Before Imogene would let Sarah lie down, she made a thorough inspection of the mattress and bedclothes. Pronouncing it “clean enough,” she helped Sarah out of her gown and fetched water to clean her wounds and change the dressings. The unhealthy red was fading from the skin around the whip cuts across Sarah’s back, and the shallower marks were beginning to close.
“You rest,” Imogene said as she tucked Sarah in the bed. The middle sagged and the frail girl looked as though she were lying in a trough. “I’m going down for our suppers. I won’t be long.”
Sarah said nothing. She hadn’t said more than a dozen words in three days.
Imogene left one candle burning and descended the narrow stairs. Everything was new and bare. Downstairs, a single room ran the length of the building; trestle tables with rude wooden benches were set in rows along both walls, an aisle between. The schoolteacher paused in the doorway. The eating house was filled with coarse- looking men, indifferently bathed and shabbily dressed. Neckerchiefs took the place of shirt collars, and strange tricks of thread and bits of odd-colored cloth attested to inexpert mending.
As Imogene made her way down the central aisle, she was assailed by the smell of hearty stew. A stocky man carried the entire pot and a ladle from table to table. The miners, each with his own tin plate, often dented in a dozen or more places from years of packing, shoveled the food in rapidly, taking huge mouthfuls. They ate without speaking, and the scraping of spoons on plates was loud. When the men finished, they wiped up the gravy with bits of bread or their fingers and held the empty dish upside down out over the aisle if they wanted more.

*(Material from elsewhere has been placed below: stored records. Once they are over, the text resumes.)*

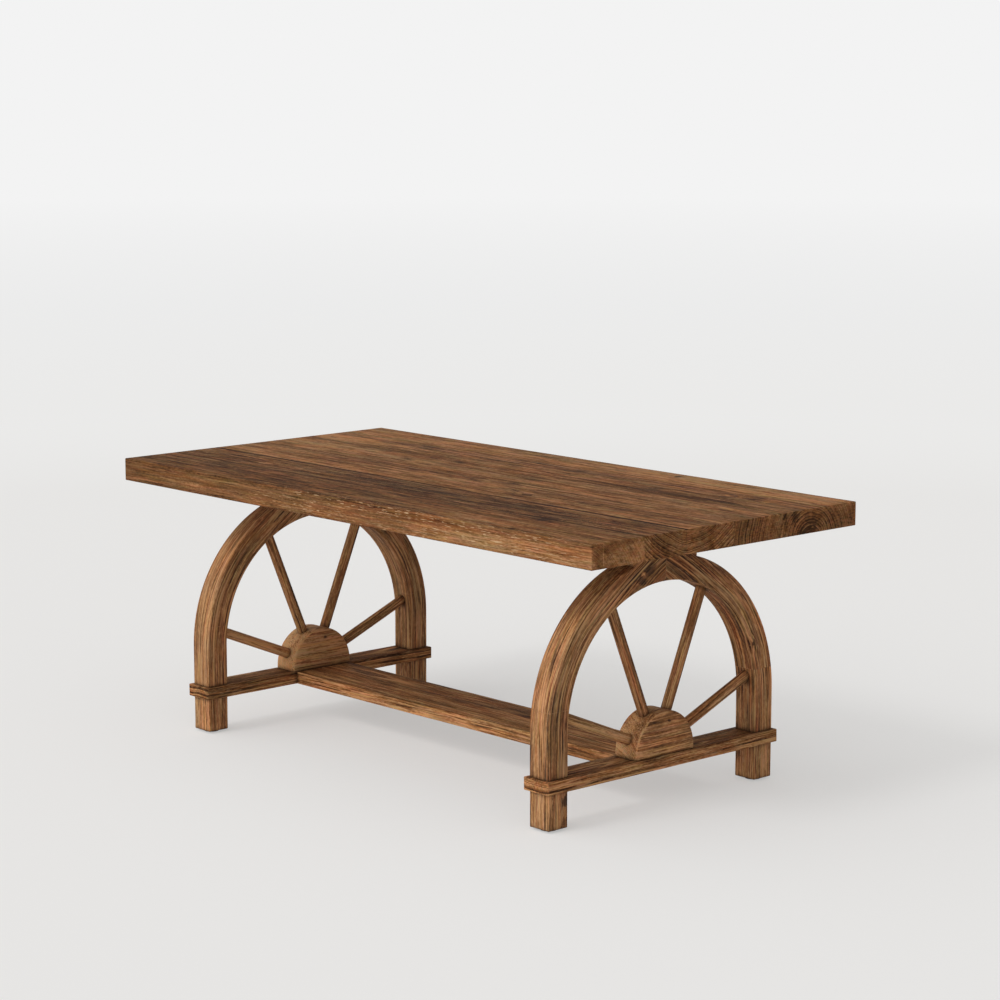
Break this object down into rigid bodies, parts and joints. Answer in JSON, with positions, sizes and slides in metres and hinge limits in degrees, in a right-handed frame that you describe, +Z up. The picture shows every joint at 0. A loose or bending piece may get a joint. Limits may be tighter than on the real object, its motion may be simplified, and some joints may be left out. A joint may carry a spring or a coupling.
{
  "type": "coffee table",
  "caption": "Low rectangular wood table: thick planked top on half-wagon-wheel leg frames with round spokes, tied by a flat stretcher.",
  "frame": {"origin": "on the floor, under the middle of the top", "axes": "+X along the length of the top, +Y across it, +Z up; front is -Y and back is +Y"},
  "size_m": [1.2, 0.6, 0.482],
  "materials": {
    "top_wood": "brushed reclaimed wood, dark honey brown with grey streaks, matte wax",
    "frame_wood": "brushed reclaimed wood, orange brown, matte wax",
    "foot_wood": "brushed reclaimed wood, brown with dark end grain, matte wax",
    "rail_wood": "brushed reclaimed wood, orange brown, matte wax",
    "hub_wood": "brushed reclaimed wood, orange brown with knots, matte wax",
    "spoke_wood": "turned wood, lighter orange brown, matte wax",
    "stretcher_wood": "brushed reclaimed wood, brown with a dark streak, matte wax",
    "tenon_wood": "bare beech",
    "steel": "zinc-plated steel",
    "glide_plastic": "matte black"
  },
  "bodies": {
    "root": {"top_board_1": "top_wood", "top_board_2": "top_wood", "top_board_3": "top_wood", "top_board_4": "top_wood", "top_board_5": "top_wood", "top_board_6": "top_wood", "felloe_right_front": "frame_wood", "post_right_front": "frame_wood", "foot_right_front": "foot_wood", "felloe_right_back": "frame_wood", "post_right_back": "frame_wood", "foot_right_back": "foot_wood", "rail_right": "rail_wood", "hub_right": "hub_wood", "spoke_right_1": "spoke_wood", "spoke_right_2": "spoke_wood", "spoke_right_3": "spoke_wood", "spoke_right_4": "spoke_wood", "felloe_left_front": "frame_wood", "post_left_front": "frame_wood", "foot_left_front": "foot_wood", "felloe_left_back": "frame_wood", "post_left_back": "frame_wood", "foot_left_back": "foot_wood", "rail_left": "rail_wood", "hub_left": "hub_wood", "spoke_left_1": "spoke_wood", "spoke_left_2": "spoke_wood", "spoke_left_3": "spoke_wood", "spoke_left_4": "spoke_wood", "stretcher": "stretcher_wood", "top_tongues": "tenon_wood", "felloe_tenons": "tenon_wood", "crown_tenons": "tenon_wood", "crown_screws": "steel", "glides": "glide_plastic"}
  },
  "joints": []
}
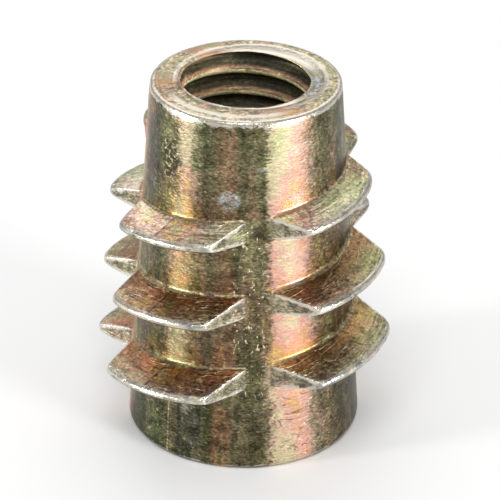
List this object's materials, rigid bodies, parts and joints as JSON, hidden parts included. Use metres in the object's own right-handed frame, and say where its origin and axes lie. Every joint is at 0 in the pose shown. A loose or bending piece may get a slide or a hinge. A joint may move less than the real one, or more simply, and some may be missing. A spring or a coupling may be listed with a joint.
{
  "type": "threaded insert",
  "caption": "Self-tapping threaded insert for wood: tapered cast barrel with a coarse outer thread broken by cutting notches, a machine-threaded bore and a hexagon socket at the drive end.",
  "frame": {"origin": "centre of the drive-end face, on the axis", "axes": "+Z along the axis from the drive end to the lead-in end; -Y is the side with the front cutting notch, seven degrees round from it"},
  "size_m": [0.016, 0.0156, 0.02],
  "materials": {
    "passivated_zinc": "cast zinc with a yellow, iridescent chromate finish, worn to bright grey along its edges"
  },
  "bodies": {
    "root": {"insert_body": "passivated_zinc"}
  },
  "joints": []
}
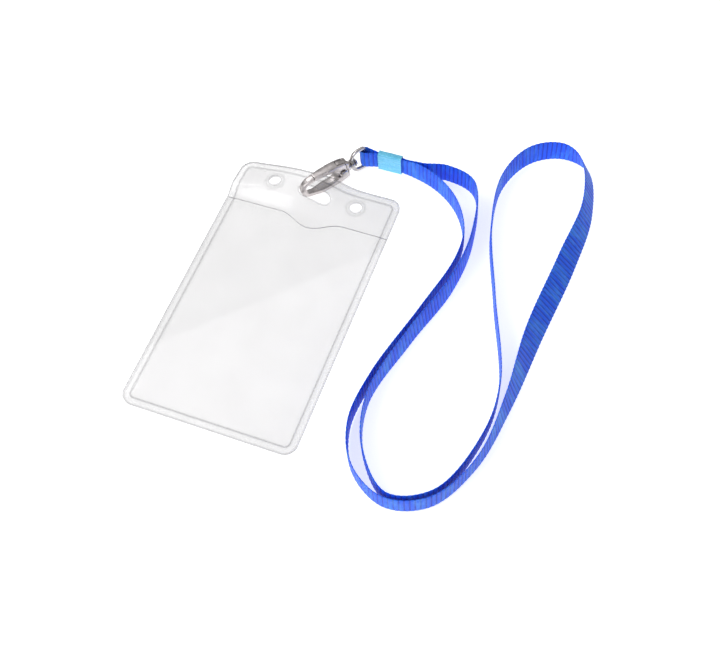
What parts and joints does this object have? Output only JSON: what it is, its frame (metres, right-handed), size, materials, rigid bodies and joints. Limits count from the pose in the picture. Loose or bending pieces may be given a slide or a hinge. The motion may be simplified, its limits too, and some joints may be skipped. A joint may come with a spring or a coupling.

At the far end of the room a woman with thick, light hair and a red face was handing out baked potatoes from a basket; they were so hot that even the callus-palmed miners tossed the potatoes from hand to hand and cursed under their breath.
When Imogene returned with the food, Sarah couldn’t eat. Imogene finally gave up coaxing and ate her own supper, the tray balanced across her knees. Near the bowl was a periodical with a worn cover. “The proprietress loaned me this.” Imogene indicated the paper-covered book. “She thought we might like to read it, since we are going to be living in Nevada. She’s never read it herself-she speaks English moderately well, but she never learned to read it. She’s from Vienna. A man from the East left it here six months ago and she set it aside for him in the event he should ever come back for it. That’s nice, don’t you think?” She waited hopelessly for Sarah to reply. “I want to read you something,” she went on. “It’s by Mark Twain. I used to read Mr. Twain to the class sometimes, remember? It’s about Virginia City, that’s near Reno. ‘How they rode! The Mexicanized Americans of Nevada. Leaning just gently forward out of the perpendicular, easy and nonchalant, with broad slouch-hat brim blown squire up in front and long riata swinging…”
“Tell me about Mary Beth,” Sarah said suddenly.
Imogene put aside her tray and wiped her hands on the towel that served as her napkin. Fear was souring the food in her stomach. “She was a student of mine. A lovely girl,” Imogene began carefully. “She was about your age. What do you want to know about her?”
“Is it true what the letter said?” Sarah stared at the bare wood of the wall. “Please tell me,” she whispered.
To gather her thoughts, Imogene carried the remnants of her supper across the room and set the tray in the hall, her mind running through the quiet year she had spent in the company of Mary Beth Aiken.
Mary Beth was sixteen when they’d met; it was her last year in school. She was outgoing and pretty. Students had had crushes on Imogene before and she had come to recognize the symptoms, but this time it was different.